* Task
Quote exactly, and only, the lines from the one with "for node in" down to the one with "DRIFT_LENGTHS = (14, 90)", both included.

↓↓↓

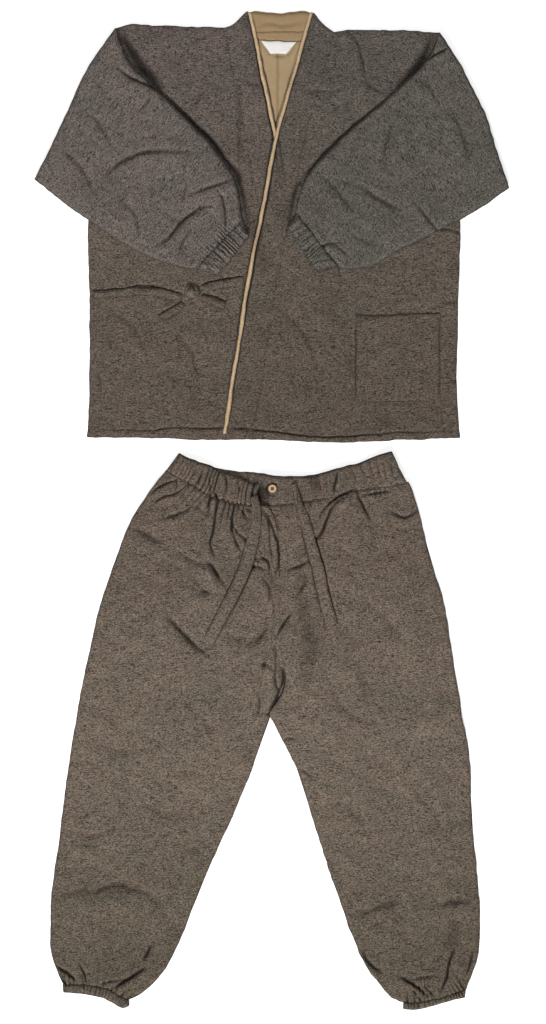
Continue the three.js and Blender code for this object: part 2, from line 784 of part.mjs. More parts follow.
// Edge of the fly: a narrow fold from the band down the centre front.
const FLY = { half: 6, foot: -120, gap: 0.9, wall: 2.1 };
const flyCentre = profile([[-122, 8], [-62, 6], [-25, 2], [8, -15]]);
const flyLow = (x, y) => frontLegTop(x, y) + FLY.gap;
add("fly_edge", panel({
  left: (y) => flyCentre(y) - FLY.half,
  right: (y) => flyCentre(y) + FLY.half,
  bottom: () => FLY.foot,
  top: (x) => waistSeam(x) - 1,
  across: 1,
  along: 8,
  rim: 2.5,
  low: flyLow,
  high: (x, y) => flyLow(x, y) + FLY.wall,
}), "cloth");

// Drawstring: two flat ends that come out of the band and lie on the fronts, over the edge of the fly.
// Route columns: x, y, share of the width.
const STRING_GAP = 0.9;
const BAND_STEP = { below: 34, slope: 24 };
const OVER_FLY = { height: 2.6, halfWidth: 16, foot: -130, slope: 20 };
function stringLow(x, y) {
  const onFront = frontLegTop(x, y) + STRING_GAP;
  const onBand = bandTop + STRING_GAP + BAND_FOLD.height;
  const toBand = smooth((y - waistSeam(x) + BAND_STEP.below) / BAND_STEP.slope);
  const beside = Math.exp(-(((x - flyCentre(y)) / OVER_FLY.halfWidth) ** 2));
  const overFly = OVER_FLY.height * beside * smooth((y - OVER_FLY.foot) / OVER_FLY.slope);
  return Math.max(onFront, mix(onFront, onBand, toBand)) + overFly;
}
const STRINGS = {
  drawstring_right: [
    [-32, 24, 0.6], [-27, 6, 0.75], [-29, -28, 0.9], [-43, -90, 1], [-64, -141, 1],
    [-88, -188, 1], [-115, -240, 1],
  ],
  drawstring_left: [
    [40, 48, 0.4], [47, 20, 0.5], [60, -20, 0.8], [71, -63, 0.9], [82, -100, 1],
    [92, -145, 1], [101, -180, 1], [108, -208, 1],
  ],
};
for (const [name, route] of Object.entries(STRINGS)) {
  add(name, tape({
    route,
    width: DRAWSTRING_WIDTH,
    wall: TIE_WALL,
    low: stringLow,
    steps: 14,
  }), "cloth");
}

// Button: a round disc with four holes.
const BUTTON = { x: 1, y: 38, hole: 0.9, holeFromCentre: 1.7 };
const fullTurn = 2 * Math.PI;
const disc = new THREE.Shape().absarc(0, 0, BUTTON_RADIUS, 0, fullTurn, false);
for (const [x, y] of [[1, 1], [-1, 1], [-1, -1], [1, -1]]) {
  const [holeX, holeY] = [x * BUTTON.holeFromCentre, y * BUTTON.holeFromCentre];
  disc.holes.push(new THREE.Path().absarc(holeX, holeY, BUTTON.hole, 0, fullTurn, true));
}
const button = new THREE.ExtrudeGeometry(disc, {
  depth: BUTTON_WALL,
  bevelEnabled: false,
  curveSegments: 8,
});
button.translate(BUTTON.x, BUTTON.y, bandTop + SEAM_GAP);
add("button", button, "button");

// The origin is the middle of the whole set's outline, on the table.
const outline = new THREE.Box3().setFromObject(samue);
samue.position.set(-(outline.min.x + outline.max.x) / 2, -(outline.min.y + outline.max.y) / 2, 0);

export default samue;
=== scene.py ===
import math

import bmesh
import bpy
import numpy as np
from mathutils import Matrix, Vector
from mathutils.kdtree import KDTree


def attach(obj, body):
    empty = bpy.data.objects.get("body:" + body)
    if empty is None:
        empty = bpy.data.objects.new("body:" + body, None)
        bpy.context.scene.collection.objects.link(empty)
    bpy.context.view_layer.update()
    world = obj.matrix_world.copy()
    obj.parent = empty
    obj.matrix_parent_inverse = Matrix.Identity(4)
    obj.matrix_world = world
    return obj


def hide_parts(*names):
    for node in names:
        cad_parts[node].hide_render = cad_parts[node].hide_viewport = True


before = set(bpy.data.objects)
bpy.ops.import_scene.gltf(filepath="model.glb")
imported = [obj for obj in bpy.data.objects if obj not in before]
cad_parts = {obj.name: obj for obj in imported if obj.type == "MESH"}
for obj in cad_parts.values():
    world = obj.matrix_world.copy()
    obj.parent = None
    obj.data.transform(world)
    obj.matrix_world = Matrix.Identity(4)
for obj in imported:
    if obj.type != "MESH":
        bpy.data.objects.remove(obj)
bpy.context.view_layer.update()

MM = 0.001
SEED = 11


# Sizes of the cloth in millimetres

WELD = 0.002  # corners nearer than this are one
SEAM_ROUNDING = 2.4  # width of the rounding along an edge
LOWEST = 0.2  # height below which no upper side goes
FULL_PAINTED_SHADE_DEPTH = 2.0  # depth at which the painted shade of a fold is at its darkest
DRIFT = 1.0  # how far the outline wanders
DRIFT_LENGTHS = (14, 90)  # shortest and longest wave of that


# Shares and counts

TOP_FACING = 0.2  # a face whose normal rises more than this is on the upper side
PAINTED_RIM_SHADE = 0.45  # painted shade along an edge with a seam 1 mm deep
DRIFT_WAVES = 24
LINE_STEPS = 10  # steps between two points of a line
SEAT_STEPS = 4  # the same for a line that is moved sideways


# Form of a crease, in its half widths, and the power with which it fades to its ends

CREASE_REACH = 5
GROOVE_WIDTH = 0.55
RIDGE_PLACE = 1.9
RIDGE_WIDTH = 1.3
CREASE_FADE = 0.6


# Form of the pleats that elastic draws up
# Columns: mean, swing, length of the swing in spacings

PLEAT_HEIGHT = (0.65, 0.35, 1.9)
PLEAT_LENGTH = (0.75, 0.35, 1.3)
PLEAT_DRIFT = (0, 1.5, 2.7)
PLEAT_JITTER = (0, 1.0, 1.0)
PLEAT_BEND = (0, 0.5, 3.1)

BEND_ACROSS = 1.5  # spacings across the pleats in which a bend turns by 1 radian
PLEAT_MIDDLE = 0.64  # mean height of a pleat's wave
PLEAT_REACH = 3  # reaches of the pleats beyond which they are flat


# Creases of the tables below in millimetres, each a groove between two soft ridges, with painted shade in
# the groove by its depth
# Columns: half width, depth, lift of the ridges, points that the groove runs through


# Sharper folds of the jacket

JACKET_FOLDS = [
    (4.0, 1.3, 0.5, [(-58, 774), (-38, 766), (-18, 763)]),
    (5.4, 1.0, 0.5, [(50, 756), (104, 751), (131, 756)]),
    (5.0, 0.9, 0.4, [(59, 731), (83, 727), (104, 718)]),
    (6.3, 1.1, 0.5, [(144, 778), (176, 763), (209, 745)]),
    (4.3, 1.6, 0.6, [(135, 859), (149, 850), (160, 819), (167, 783), (180, 760)]),
    (4.5, 1.8, 0.7, [(288, 508), (317, 504), (346, 497)]),
    (4.5, 1.2, 0.5, [(-311, 248), (-309, 230), (-308, 209)]),
    (5.4, 1.2, 0.6, [(-119, 565), (-101, 547), (-90, 522)]),
    (3.6, 1.3, 0.5, [(-169, 392), (-180, 378), (-202, 362)]),
]


# Wide soft rolls of the jacket; the wide troughs without ridges mostly paint shade on broad areas

JACKET_ROLLS = [
    (16.2, 0.7, 0.0, [(-43, 580), (-31, 518), (-14, 446), (22, 436)]),
    (14.4, 0.7, 0.0, [(50, 594), (31, 553), (23, 493)]),
    (10.8, 0.9, 0.4, [(-58, 774), (-59, 684), (-58, 585)]),
    (8.1, 1.1, 0.5, [(-122, 754), (-133, 738), (-146, 716)]),
    (7.2, 0.9, 0.5, [(-292, 360), (-247, 324), (-220, 270)]),
    (9.0, 0.8, 0.4, [(-184, 324), (-148, 288), (-130, 225)]),
    (9.0, 0.8, 0.4, [(-4, 378), (50, 324), (83, 261)]),
    (7.2, 0.8, 0.4, [(104, 468), (122, 423), (119, 378)]),
    (7.2, 1.0, 0.5, [(302, 374), (320, 373), (337, 374)]),
    (7.2, 1.0, 0.5, [(310, 230), (324, 232), (337, 230)]),
]


# Hollows of the fronts beside the folded sleeves, whose painted shade stands for the sleeves' shadow on the
# fronts

SLEEVE_SHADOW_HOLLOWS = [
    (16.2, 2.6, 0.2, [(-275, 869), (-257, 832), (-232, 796), (-191, 749)]),
    (9.0, 2.4, 0.2, [
        (-220, 765), (-155, 709), (-112, 668), (-86, 635), (-61, 599), (-49, 547), (-40, 493),
    ]),
    (14.4, 2.2, 0.2, [(292, 857), (266, 806), (223, 760)]),
    (6.3, 1.5, 0.2, [(223, 752), (137, 682), (97, 643), (56, 598), (40, 565), (31, 497)]),
]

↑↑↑

* Response to this task
    for node in names:
        cad_parts[node].hide_render = cad_parts[node].hide_viewport = True


before = set(bpy.data.objects)
bpy.ops.import_scene.gltf(filepath="model.glb")
imported = [obj for obj in bpy.data.objects if obj not in before]
cad_parts = {obj.name: obj for obj in imported if obj.type == "MESH"}
for obj in cad_parts.values():
    world = obj.matrix_world.copy()
    obj.parent = None
    obj.data.transform(world)
    obj.matrix_world = Matrix.Identity(4)
for obj in imported:
    if obj.type != "MESH":
        bpy.data.objects.remove(obj)
bpy.context.view_layer.update()

MM = 0.001
SEED = 11


# Sizes of the cloth in millimetres

WELD = 0.002  # corners nearer than this are one
SEAM_ROUNDING = 2.4  # width of the rounding along an edge
LOWEST = 0.2  # height below which no upper side goes
FULL_PAINTED_SHADE_DEPTH = 2.0  # depth at which the painted shade of a fold is at its darkest
DRIFT = 1.0  # how far the outline wanders
DRIFT_LENGTHS = (14, 90)  # shortest and longest wave of that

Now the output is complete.